# Brief:
Output all of the entries below precisely as written.

-- BEGIN Data for this task --

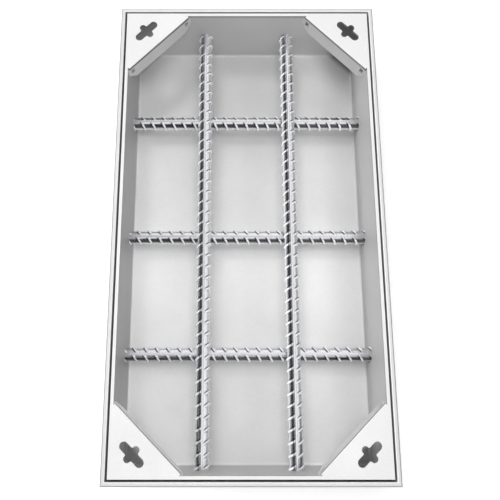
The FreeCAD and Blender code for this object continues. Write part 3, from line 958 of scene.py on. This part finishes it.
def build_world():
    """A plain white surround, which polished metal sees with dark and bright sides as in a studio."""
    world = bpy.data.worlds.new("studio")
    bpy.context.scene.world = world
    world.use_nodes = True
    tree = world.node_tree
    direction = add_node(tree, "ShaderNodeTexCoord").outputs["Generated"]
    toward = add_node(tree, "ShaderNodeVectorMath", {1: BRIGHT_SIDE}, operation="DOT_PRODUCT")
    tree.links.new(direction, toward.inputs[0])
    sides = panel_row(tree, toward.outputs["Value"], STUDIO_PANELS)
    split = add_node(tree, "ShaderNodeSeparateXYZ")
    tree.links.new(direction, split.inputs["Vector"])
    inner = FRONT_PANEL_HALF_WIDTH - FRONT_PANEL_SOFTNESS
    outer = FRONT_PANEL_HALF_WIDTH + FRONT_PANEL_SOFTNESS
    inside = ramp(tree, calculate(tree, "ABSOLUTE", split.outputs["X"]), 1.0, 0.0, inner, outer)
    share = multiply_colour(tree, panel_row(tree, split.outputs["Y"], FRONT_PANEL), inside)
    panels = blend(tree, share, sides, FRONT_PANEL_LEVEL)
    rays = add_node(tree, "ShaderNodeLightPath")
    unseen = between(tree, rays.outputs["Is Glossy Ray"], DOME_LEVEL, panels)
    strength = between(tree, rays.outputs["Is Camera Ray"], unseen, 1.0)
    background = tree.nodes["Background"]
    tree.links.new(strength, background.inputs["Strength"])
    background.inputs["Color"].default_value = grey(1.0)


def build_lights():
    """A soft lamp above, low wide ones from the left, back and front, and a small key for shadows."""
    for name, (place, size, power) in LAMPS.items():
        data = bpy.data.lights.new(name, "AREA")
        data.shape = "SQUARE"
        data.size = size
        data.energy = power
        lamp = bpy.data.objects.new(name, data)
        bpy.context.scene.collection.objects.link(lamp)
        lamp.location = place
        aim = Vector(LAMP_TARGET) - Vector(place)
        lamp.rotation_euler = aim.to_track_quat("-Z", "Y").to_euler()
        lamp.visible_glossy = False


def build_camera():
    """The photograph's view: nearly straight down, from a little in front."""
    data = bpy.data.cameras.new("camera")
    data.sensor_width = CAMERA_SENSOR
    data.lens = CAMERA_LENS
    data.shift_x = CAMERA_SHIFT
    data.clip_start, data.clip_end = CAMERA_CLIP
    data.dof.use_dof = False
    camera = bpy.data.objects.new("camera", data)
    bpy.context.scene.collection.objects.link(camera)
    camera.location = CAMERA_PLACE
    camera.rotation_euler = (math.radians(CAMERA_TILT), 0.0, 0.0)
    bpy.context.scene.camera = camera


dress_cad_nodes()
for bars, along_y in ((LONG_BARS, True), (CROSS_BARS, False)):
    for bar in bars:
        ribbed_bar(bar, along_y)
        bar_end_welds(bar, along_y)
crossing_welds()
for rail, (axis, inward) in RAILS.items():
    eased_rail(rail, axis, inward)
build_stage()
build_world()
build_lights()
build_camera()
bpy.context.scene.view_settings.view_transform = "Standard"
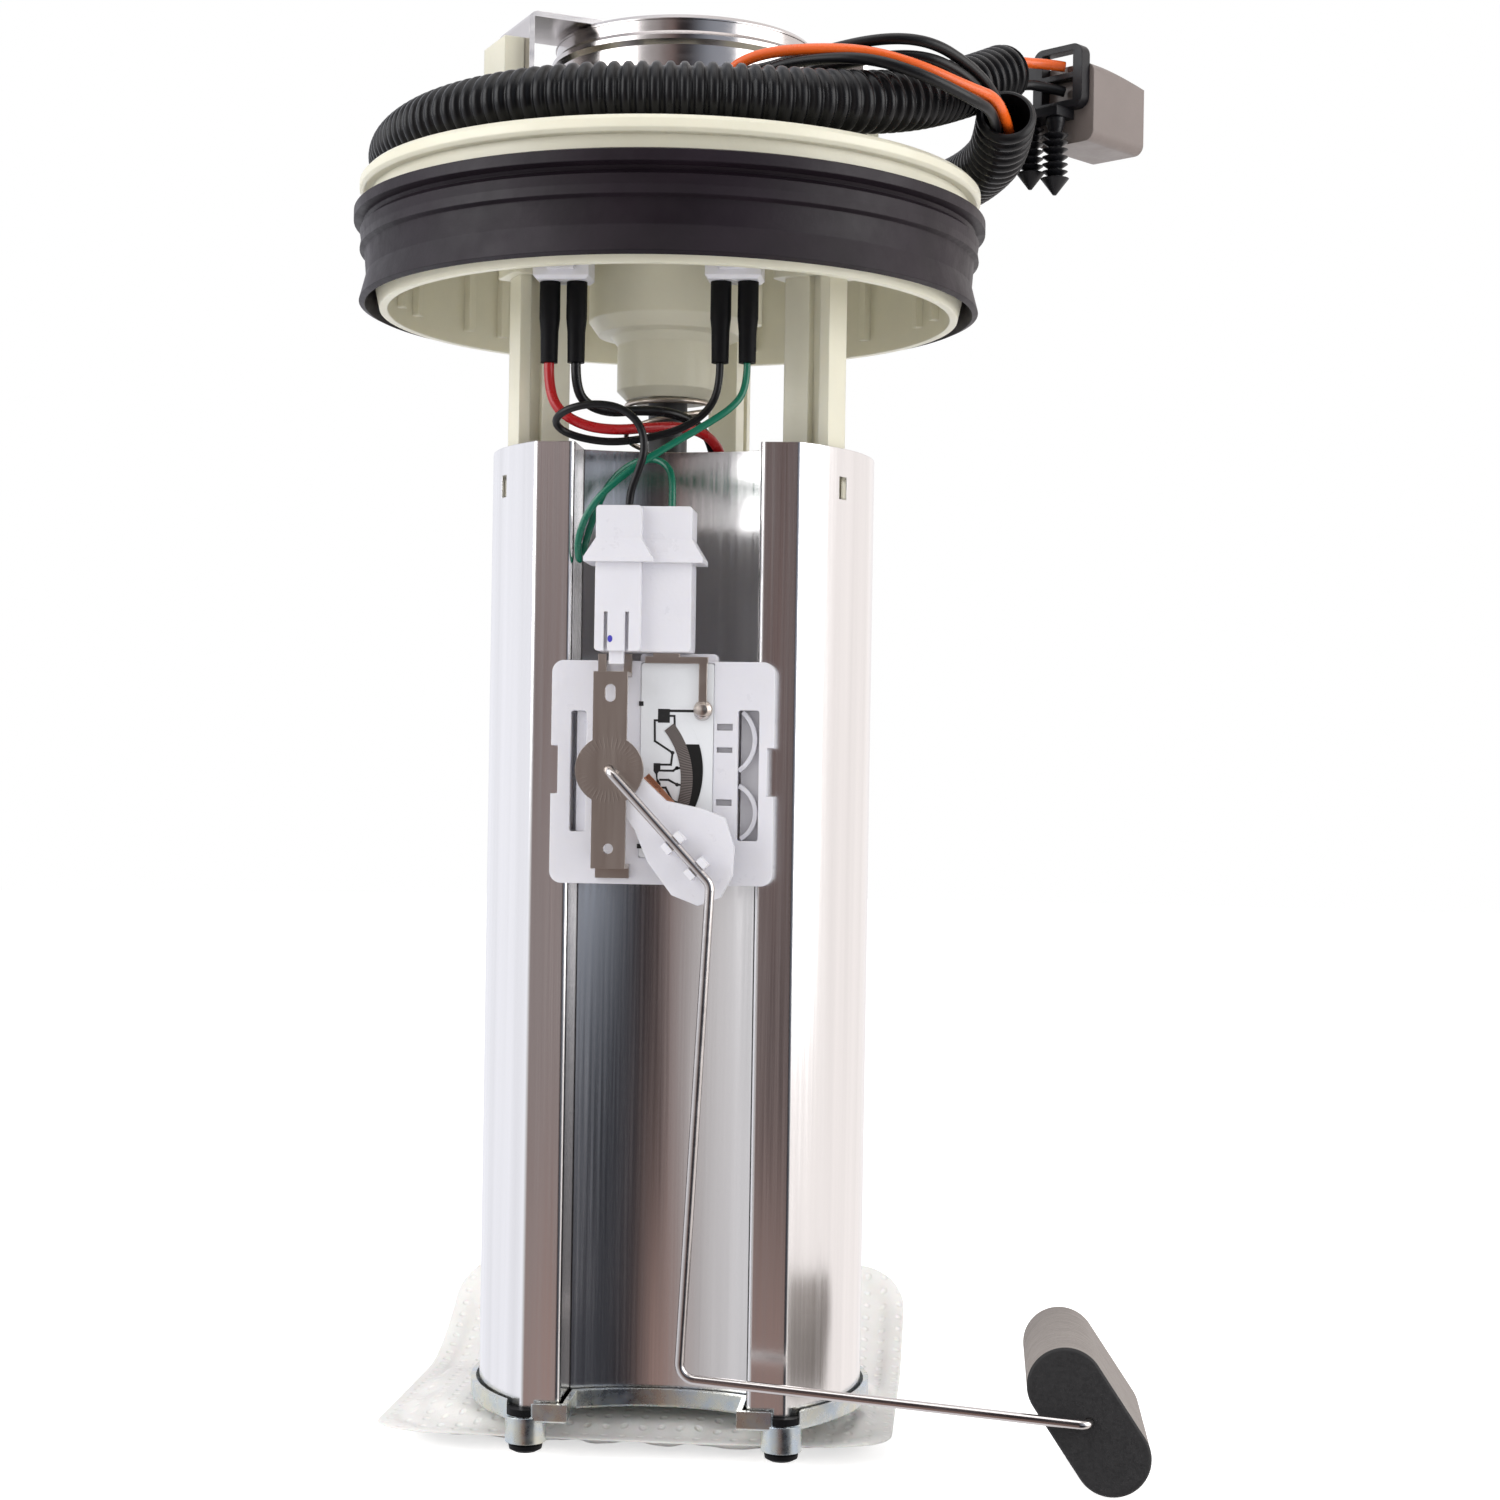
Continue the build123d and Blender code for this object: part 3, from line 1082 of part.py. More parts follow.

-- END Data for this task --

# Finished exercise:
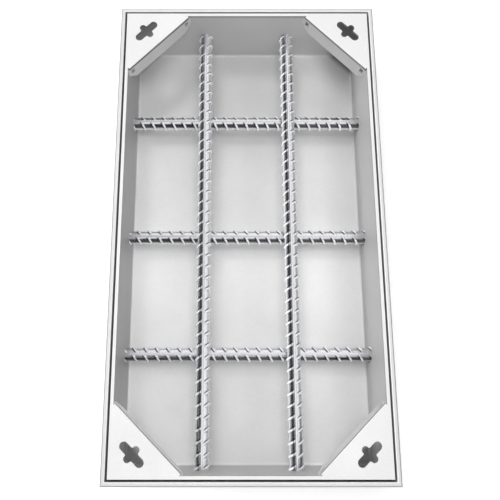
The FreeCAD and Blender code for this object continues. Write part 3, from line 958 of scene.py on. This part finishes it.
def build_world():
    """A plain white surround, which polished metal sees with dark and bright sides as in a studio."""
    world = bpy.data.worlds.new("studio")
    bpy.context.scene.world = world
    world.use_nodes = True
    tree = world.node_tree
    direction = add_node(tree, "ShaderNodeTexCoord").outputs["Generated"]
    toward = add_node(tree, "ShaderNodeVectorMath", {1: BRIGHT_SIDE}, operation="DOT_PRODUCT")
    tree.links.new(direction, toward.inputs[0])
    sides = panel_row(tree, toward.outputs["Value"], STUDIO_PANELS)
    split = add_node(tree, "ShaderNodeSeparateXYZ")
    tree.links.new(direction, split.inputs["Vector"])
    inner = FRONT_PANEL_HALF_WIDTH - FRONT_PANEL_SOFTNESS
    outer = FRONT_PANEL_HALF_WIDTH + FRONT_PANEL_SOFTNESS
    inside = ramp(tree, calculate(tree, "ABSOLUTE", split.outputs["X"]), 1.0, 0.0, inner, outer)
    share = multiply_colour(tree, panel_row(tree, split.outputs["Y"], FRONT_PANEL), inside)
    panels = blend(tree, share, sides, FRONT_PANEL_LEVEL)
    rays = add_node(tree, "ShaderNodeLightPath")
    unseen = between(tree, rays.outputs["Is Glossy Ray"], DOME_LEVEL, panels)
    strength = between(tree, rays.outputs["Is Camera Ray"], unseen, 1.0)
    background = tree.nodes["Background"]
    tree.links.new(strength, background.inputs["Strength"])
    background.inputs["Color"].default_value = grey(1.0)


def build_lights():
    """A soft lamp above, low wide ones from the left, back and front, and a small key for shadows."""
    for name, (place, size, power) in LAMPS.items():
        data = bpy.data.lights.new(name, "AREA")
        data.shape = "SQUARE"
        data.size = size
        data.energy = power
        lamp = bpy.data.objects.new(name, data)
        bpy.context.scene.collection.objects.link(lamp)
        lamp.location = place
        aim = Vector(LAMP_TARGET) - Vector(place)
        lamp.rotation_euler = aim.to_track_quat("-Z", "Y").to_euler()
        lamp.visible_glossy = False


def build_camera():
    """The photograph's view: nearly straight down, from a little in front."""
    data = bpy.data.cameras.new("camera")
    data.sensor_width = CAMERA_SENSOR
    data.lens = CAMERA_LENS
    data.shift_x = CAMERA_SHIFT
    data.clip_start, data.clip_end = CAMERA_CLIP
    data.dof.use_dof = False
    camera = bpy.data.objects.new("camera", data)
    bpy.context.scene.collection.objects.link(camera)
    camera.location = CAMERA_PLACE
    camera.rotation_euler = (math.radians(CAMERA_TILT), 0.0, 0.0)
    bpy.context.scene.camera = camera


dress_cad_nodes()
for bars, along_y in ((LONG_BARS, True), (CROSS_BARS, False)):
    for bar in bars:
        ribbed_bar(bar, along_y)
        bar_end_welds(bar, along_y)
crossing_welds()
for rail, (axis, inward) in RAILS.items():
    eased_rail(rail, axis, inward)
build_stage()
build_world()
build_lights()
build_camera()
bpy.context.scene.view_settings.view_transform = "Standard"
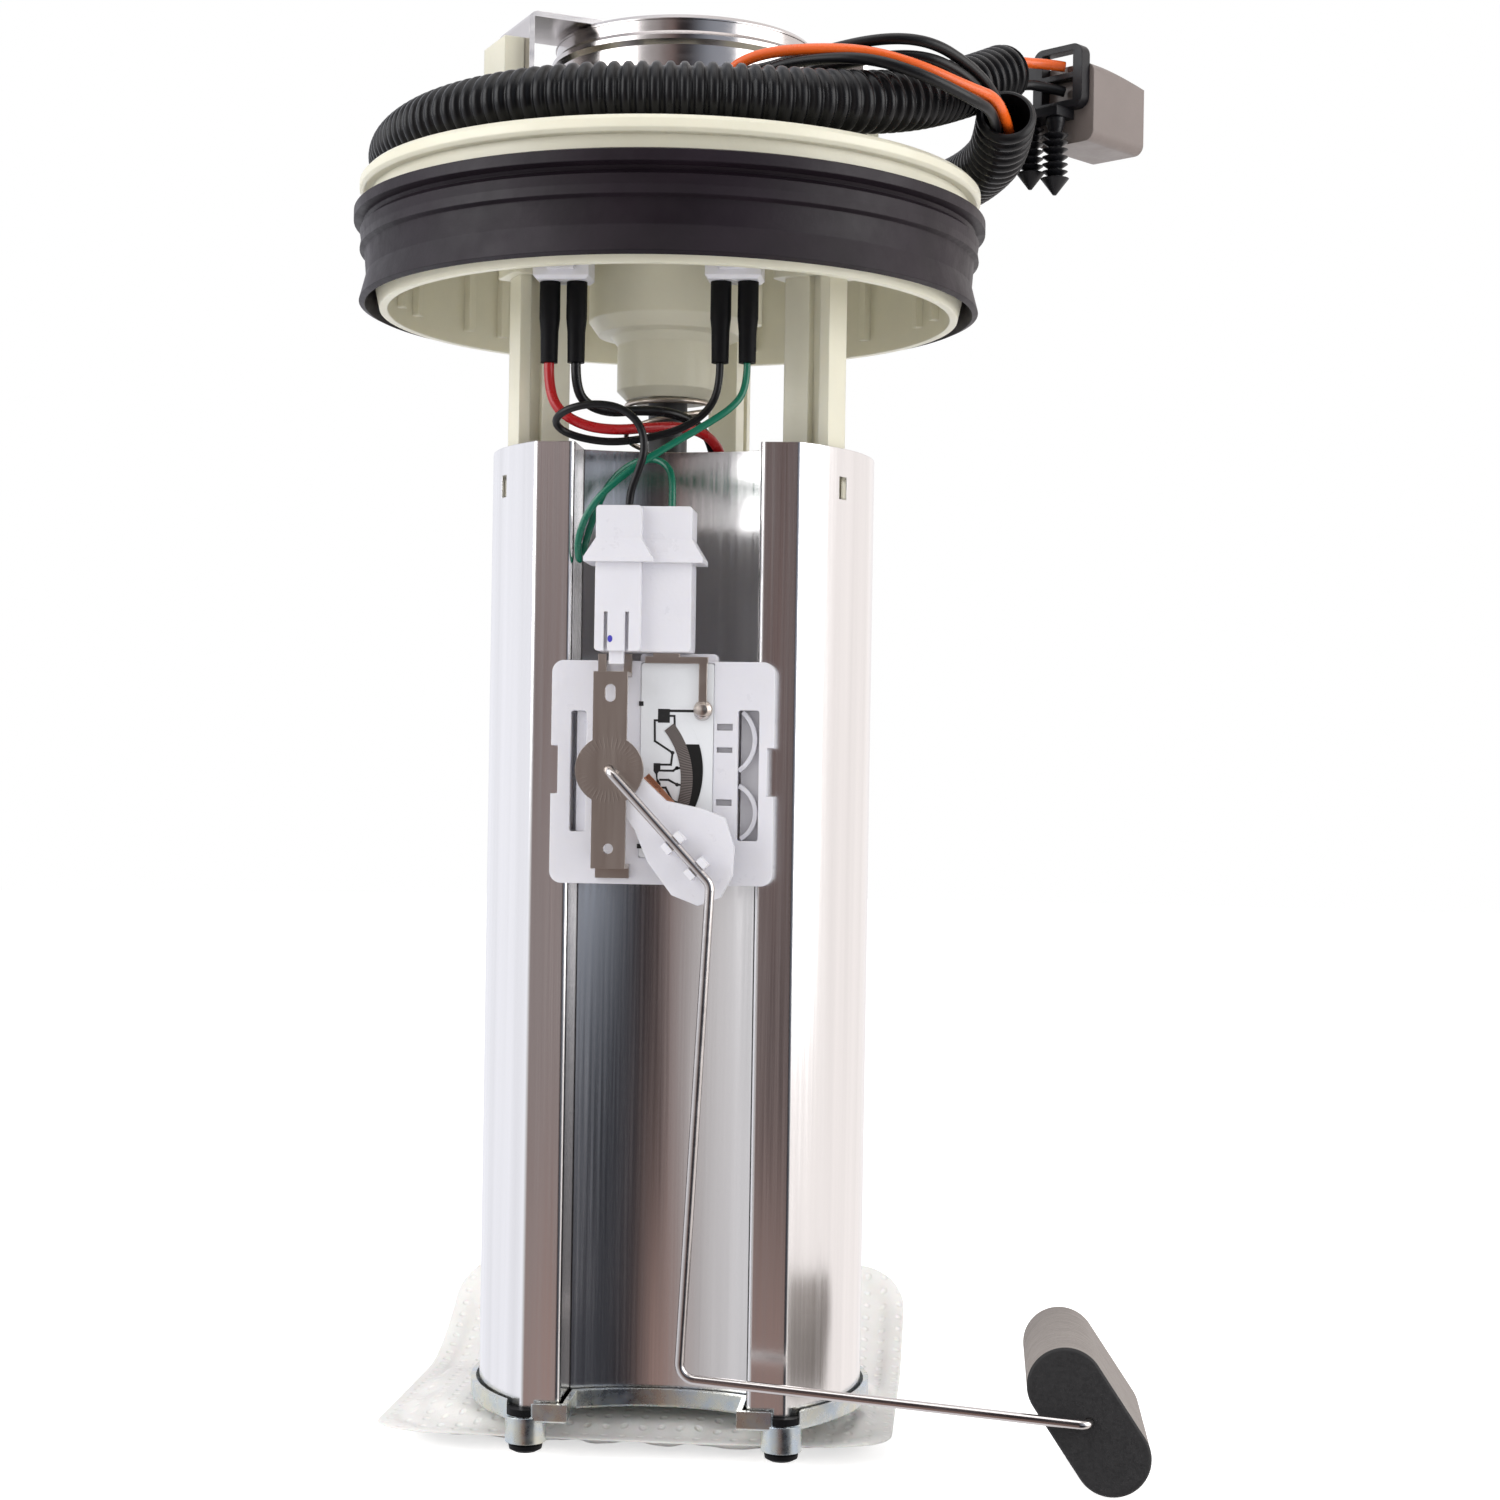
Continue the build123d and Blender code for this object: part 3, from line 1082 of part.py. More parts follow.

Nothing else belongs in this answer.